§ **Data supplied**
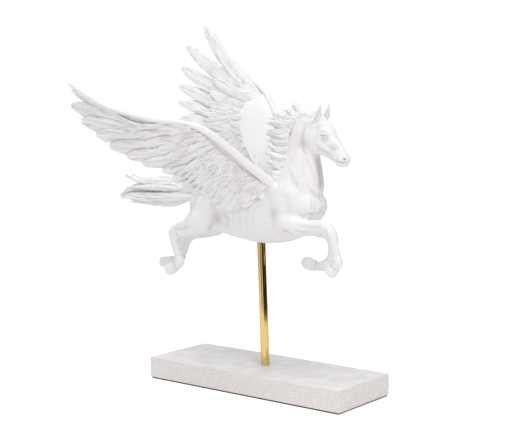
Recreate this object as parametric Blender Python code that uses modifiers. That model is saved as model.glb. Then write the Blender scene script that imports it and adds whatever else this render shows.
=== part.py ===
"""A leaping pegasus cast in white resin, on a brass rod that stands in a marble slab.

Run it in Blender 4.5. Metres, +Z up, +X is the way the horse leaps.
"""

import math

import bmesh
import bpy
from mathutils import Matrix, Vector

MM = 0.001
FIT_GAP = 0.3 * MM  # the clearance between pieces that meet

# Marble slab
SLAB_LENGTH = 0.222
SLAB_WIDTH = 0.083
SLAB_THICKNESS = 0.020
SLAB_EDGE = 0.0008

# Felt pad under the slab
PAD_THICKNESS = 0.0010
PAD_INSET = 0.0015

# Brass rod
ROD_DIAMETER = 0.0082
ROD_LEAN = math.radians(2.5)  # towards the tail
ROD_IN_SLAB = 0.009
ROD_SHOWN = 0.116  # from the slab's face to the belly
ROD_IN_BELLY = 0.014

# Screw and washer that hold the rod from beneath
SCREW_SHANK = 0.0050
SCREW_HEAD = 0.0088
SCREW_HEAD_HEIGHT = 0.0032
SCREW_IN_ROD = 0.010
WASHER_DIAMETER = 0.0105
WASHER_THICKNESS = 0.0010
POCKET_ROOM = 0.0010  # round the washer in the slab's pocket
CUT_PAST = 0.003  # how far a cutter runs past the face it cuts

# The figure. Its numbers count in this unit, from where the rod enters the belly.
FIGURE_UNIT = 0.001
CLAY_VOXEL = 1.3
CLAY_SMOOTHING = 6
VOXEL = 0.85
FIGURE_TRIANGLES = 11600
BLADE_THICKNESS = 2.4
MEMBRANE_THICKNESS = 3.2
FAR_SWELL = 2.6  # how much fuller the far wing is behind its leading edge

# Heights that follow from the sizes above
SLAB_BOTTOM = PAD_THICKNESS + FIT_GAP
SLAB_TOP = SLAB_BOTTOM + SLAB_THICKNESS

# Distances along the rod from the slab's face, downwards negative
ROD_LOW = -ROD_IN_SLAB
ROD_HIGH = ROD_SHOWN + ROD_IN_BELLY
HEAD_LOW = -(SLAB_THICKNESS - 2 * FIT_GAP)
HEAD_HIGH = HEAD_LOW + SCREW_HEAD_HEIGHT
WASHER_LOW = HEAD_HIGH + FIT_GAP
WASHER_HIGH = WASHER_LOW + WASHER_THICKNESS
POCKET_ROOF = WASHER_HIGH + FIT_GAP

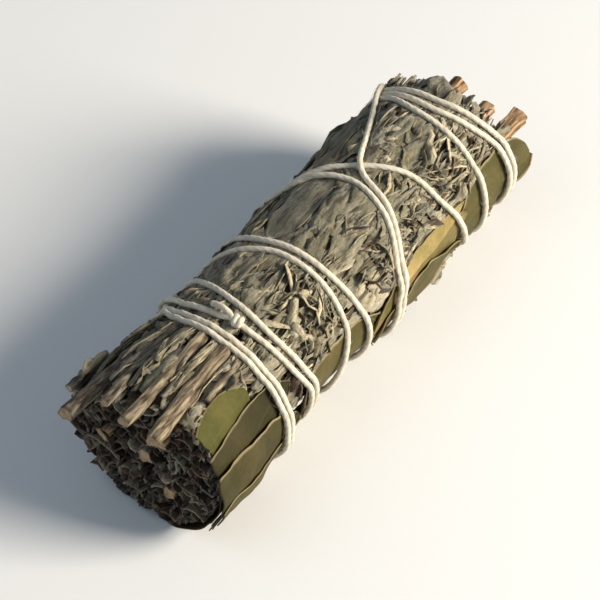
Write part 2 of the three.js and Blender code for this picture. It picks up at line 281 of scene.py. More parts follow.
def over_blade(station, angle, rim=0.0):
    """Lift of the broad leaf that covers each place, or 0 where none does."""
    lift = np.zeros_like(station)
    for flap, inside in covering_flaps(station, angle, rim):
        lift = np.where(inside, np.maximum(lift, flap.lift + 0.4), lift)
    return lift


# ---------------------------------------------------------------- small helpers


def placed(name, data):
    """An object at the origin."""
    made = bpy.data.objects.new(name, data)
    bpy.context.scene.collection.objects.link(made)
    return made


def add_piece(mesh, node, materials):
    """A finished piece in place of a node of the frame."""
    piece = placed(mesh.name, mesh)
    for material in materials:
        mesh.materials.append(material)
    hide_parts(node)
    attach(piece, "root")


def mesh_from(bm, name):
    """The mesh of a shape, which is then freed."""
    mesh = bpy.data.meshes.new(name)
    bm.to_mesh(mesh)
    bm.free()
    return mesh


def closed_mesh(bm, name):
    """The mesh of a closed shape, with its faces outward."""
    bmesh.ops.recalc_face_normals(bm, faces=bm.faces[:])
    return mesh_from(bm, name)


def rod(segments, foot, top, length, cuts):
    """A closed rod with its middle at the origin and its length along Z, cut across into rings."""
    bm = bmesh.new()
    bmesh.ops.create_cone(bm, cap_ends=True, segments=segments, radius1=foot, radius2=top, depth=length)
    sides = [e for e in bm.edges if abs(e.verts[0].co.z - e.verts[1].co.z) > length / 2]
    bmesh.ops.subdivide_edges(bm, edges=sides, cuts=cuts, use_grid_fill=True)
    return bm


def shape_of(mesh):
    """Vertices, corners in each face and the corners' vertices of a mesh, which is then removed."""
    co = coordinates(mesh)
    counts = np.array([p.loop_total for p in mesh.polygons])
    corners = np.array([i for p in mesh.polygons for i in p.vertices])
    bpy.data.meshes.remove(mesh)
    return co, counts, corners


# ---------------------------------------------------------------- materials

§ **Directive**
Read the entries and select each line where the word "that" is found.

§ **Result of the task**
Recreate this object as parametric Blender Python code that uses modifiers. That model is saved as model.glb. Then write the Blender scene script that imports it and adds whatever else this render shows.
"""A leaping pegasus cast in white resin, on a brass rod that stands in a marble slab.
FIT_GAP = 0.3 * MM  # the clearance between pieces that meet
# Screw and washer that hold the rod from beneath
# Heights that follow from the sizes above
    """Lift of the broad leaf that covers each place, or 0 where none does."""